== WRITTEN PROBLEM ==
Type out the material below exactly.

== COLLECTED MATERIAL ==
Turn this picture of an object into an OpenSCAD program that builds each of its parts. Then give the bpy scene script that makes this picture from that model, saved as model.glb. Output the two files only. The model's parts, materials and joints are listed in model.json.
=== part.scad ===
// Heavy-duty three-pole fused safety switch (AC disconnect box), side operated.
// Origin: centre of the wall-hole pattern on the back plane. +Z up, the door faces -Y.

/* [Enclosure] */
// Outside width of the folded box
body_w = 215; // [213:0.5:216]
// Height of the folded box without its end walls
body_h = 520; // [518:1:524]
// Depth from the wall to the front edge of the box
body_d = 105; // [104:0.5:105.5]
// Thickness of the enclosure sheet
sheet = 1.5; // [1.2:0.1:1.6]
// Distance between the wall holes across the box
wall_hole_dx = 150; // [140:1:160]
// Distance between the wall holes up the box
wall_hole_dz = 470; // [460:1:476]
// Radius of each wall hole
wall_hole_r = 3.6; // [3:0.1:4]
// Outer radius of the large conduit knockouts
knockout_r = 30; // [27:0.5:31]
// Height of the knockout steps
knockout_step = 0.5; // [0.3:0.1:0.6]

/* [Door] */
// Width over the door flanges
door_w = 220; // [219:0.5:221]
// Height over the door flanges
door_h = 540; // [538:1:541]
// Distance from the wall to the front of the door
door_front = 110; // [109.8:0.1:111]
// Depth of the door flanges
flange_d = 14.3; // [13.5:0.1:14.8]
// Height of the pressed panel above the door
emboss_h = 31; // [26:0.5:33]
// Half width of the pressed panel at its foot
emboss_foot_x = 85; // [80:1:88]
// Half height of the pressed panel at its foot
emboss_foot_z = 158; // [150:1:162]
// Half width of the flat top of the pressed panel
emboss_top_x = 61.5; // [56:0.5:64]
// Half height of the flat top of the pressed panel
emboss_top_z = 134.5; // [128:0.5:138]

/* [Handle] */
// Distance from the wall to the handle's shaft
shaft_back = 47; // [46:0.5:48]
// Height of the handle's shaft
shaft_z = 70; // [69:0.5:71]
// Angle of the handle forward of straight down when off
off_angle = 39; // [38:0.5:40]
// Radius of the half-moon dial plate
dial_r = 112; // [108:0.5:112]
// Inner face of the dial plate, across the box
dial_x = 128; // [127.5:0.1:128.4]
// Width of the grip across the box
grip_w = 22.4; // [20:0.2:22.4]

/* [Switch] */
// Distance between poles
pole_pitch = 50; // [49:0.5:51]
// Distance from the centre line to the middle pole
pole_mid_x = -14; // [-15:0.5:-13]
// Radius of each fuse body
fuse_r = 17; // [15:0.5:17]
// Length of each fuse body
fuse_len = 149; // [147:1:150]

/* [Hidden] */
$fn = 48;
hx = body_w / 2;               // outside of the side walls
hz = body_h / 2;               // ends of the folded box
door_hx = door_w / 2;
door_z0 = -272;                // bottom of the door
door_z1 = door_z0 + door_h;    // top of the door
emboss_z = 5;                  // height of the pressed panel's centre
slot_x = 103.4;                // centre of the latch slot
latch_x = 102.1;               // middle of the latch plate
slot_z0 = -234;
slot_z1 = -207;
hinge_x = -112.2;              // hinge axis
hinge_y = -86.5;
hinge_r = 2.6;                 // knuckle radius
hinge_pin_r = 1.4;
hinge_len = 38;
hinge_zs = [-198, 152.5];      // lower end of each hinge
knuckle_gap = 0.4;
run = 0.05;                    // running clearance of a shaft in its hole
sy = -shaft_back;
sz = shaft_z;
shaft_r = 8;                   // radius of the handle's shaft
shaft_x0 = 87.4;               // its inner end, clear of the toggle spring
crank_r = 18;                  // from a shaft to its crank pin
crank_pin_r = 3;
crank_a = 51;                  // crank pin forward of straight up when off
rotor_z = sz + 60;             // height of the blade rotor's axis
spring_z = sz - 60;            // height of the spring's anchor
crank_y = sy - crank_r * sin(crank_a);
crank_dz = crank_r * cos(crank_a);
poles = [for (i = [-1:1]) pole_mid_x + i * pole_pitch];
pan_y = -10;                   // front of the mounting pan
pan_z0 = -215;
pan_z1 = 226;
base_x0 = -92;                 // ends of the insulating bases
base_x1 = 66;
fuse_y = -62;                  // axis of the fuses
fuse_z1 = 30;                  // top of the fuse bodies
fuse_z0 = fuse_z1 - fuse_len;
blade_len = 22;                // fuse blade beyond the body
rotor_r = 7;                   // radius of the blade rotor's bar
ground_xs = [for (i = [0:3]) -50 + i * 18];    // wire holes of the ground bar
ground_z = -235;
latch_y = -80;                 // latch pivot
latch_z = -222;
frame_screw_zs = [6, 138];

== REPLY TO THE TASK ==
Turn this picture of an object into an OpenSCAD program that builds each of its parts. Then give the bpy scene script that makes this picture from that model, saved as model.glb. Output the two files only. The model's parts, materials and joints are listed in model.json.
=== part.scad ===
// Heavy-duty three-pole fused safety switch (AC disconnect box), side operated.
// Origin: centre of the wall-hole pattern on the back plane. +Z up, the door faces -Y.

/* [Enclosure] */
// Outside width of the folded box
body_w = 215; // [213:0.5:216]
// Height of the folded box without its end walls
body_h = 520; // [518:1:524]
// Depth from the wall to the front edge of the box
body_d = 105; // [104:0.5:105.5]
// Thickness of the enclosure sheet
sheet = 1.5; // [1.2:0.1:1.6]
// Distance between the wall holes across the box
wall_hole_dx = 150; // [140:1:160]
// Distance between the wall holes up the box
wall_hole_dz = 470; // [460:1:476]
// Radius of each wall hole
wall_hole_r = 3.6; // [3:0.1:4]
// Outer radius of the large conduit knockouts
knockout_r = 30; // [27:0.5:31]
// Height of the knockout steps
knockout_step = 0.5; // [0.3:0.1:0.6]

/* [Door] */
// Width over the door flanges
door_w = 220; // [219:0.5:221]
// Height over the door flanges
door_h = 540; // [538:1:541]
// Distance from the wall to the front of the door
door_front = 110; // [109.8:0.1:111]
// Depth of the door flanges
flange_d = 14.3; // [13.5:0.1:14.8]
// Height of the pressed panel above the door
emboss_h = 31; // [26:0.5:33]
// Half width of the pressed panel at its foot
emboss_foot_x = 85; // [80:1:88]
// Half height of the pressed panel at its foot
emboss_foot_z = 158; // [150:1:162]
// Half width of the flat top of the pressed panel
emboss_top_x = 61.5; // [56:0.5:64]
// Half height of the flat top of the pressed panel
emboss_top_z = 134.5; // [128:0.5:138]

/* [Handle] */
// Distance from the wall to the handle's shaft
shaft_back = 47; // [46:0.5:48]
// Height of the handle's shaft
shaft_z = 70; // [69:0.5:71]
// Angle of the handle forward of straight down when off
off_angle = 39; // [38:0.5:40]
// Radius of the half-moon dial plate
dial_r = 112; // [108:0.5:112]
// Inner face of the dial plate, across the box
dial_x = 128; // [127.5:0.1:128.4]
// Width of the grip across the box
grip_w = 22.4; // [20:0.2:22.4]

/* [Switch] */
// Distance between poles
pole_pitch = 50; // [49:0.5:51]
// Distance from the centre line to the middle pole
pole_mid_x = -14; // [-15:0.5:-13]
// Radius of each fuse body
fuse_r = 17; // [15:0.5:17]
// Length of each fuse body
fuse_len = 149; // [147:1:150]

/* [Hidden] */
$fn = 48;
hx = body_w / 2;               // outside of the side walls
hz = body_h / 2;               // ends of the folded box
door_hx = door_w / 2;
door_z0 = -272;                // bottom of the door
door_z1 = door_z0 + door_h;    // top of the door
emboss_z = 5;                  // height of the pressed panel's centre
slot_x = 103.4;                // centre of the latch slot
latch_x = 102.1;               // middle of the latch plate
slot_z0 = -234;
slot_z1 = -207;
hinge_x = -112.2;              // hinge axis
hinge_y = -86.5;
hinge_r = 2.6;                 // knuckle radius
hinge_pin_r = 1.4;
hinge_len = 38;
hinge_zs = [-198, 152.5];      // lower end of each hinge
knuckle_gap = 0.4;
run = 0.05;                    // running clearance of a shaft in its hole
sy = -shaft_back;
sz = shaft_z;
shaft_r = 8;                   // radius of the handle's shaft
shaft_x0 = 87.4;               // its inner end, clear of the toggle spring
crank_r = 18;                  // from a shaft to its crank pin
crank_pin_r = 3;
crank_a = 51;                  // crank pin forward of straight up when off
rotor_z = sz + 60;             // height of the blade rotor's axis
spring_z = sz - 60;            // height of the spring's anchor
crank_y = sy - crank_r * sin(crank_a);
crank_dz = crank_r * cos(crank_a);
poles = [for (i = [-1:1]) pole_mid_x + i * pole_pitch];
pan_y = -10;                   // front of the mounting pan
pan_z0 = -215;
pan_z1 = 226;
base_x0 = -92;                 // ends of the insulating bases
base_x1 = 66;
fuse_y = -62;                  // axis of the fuses
fuse_z1 = 30;                  // top of the fuse bodies
fuse_z0 = fuse_z1 - fuse_len;
blade_len = 22;                // fuse blade beyond the body
rotor_r = 7;                   // radius of the blade rotor's bar
ground_xs = [for (i = [0:3]) -50 + i * 18];    // wire holes of the ground bar
ground_z = -235;
latch_y = -80;                 // latch pivot
latch_z = -222;
frame_screw_zs = [6, 138];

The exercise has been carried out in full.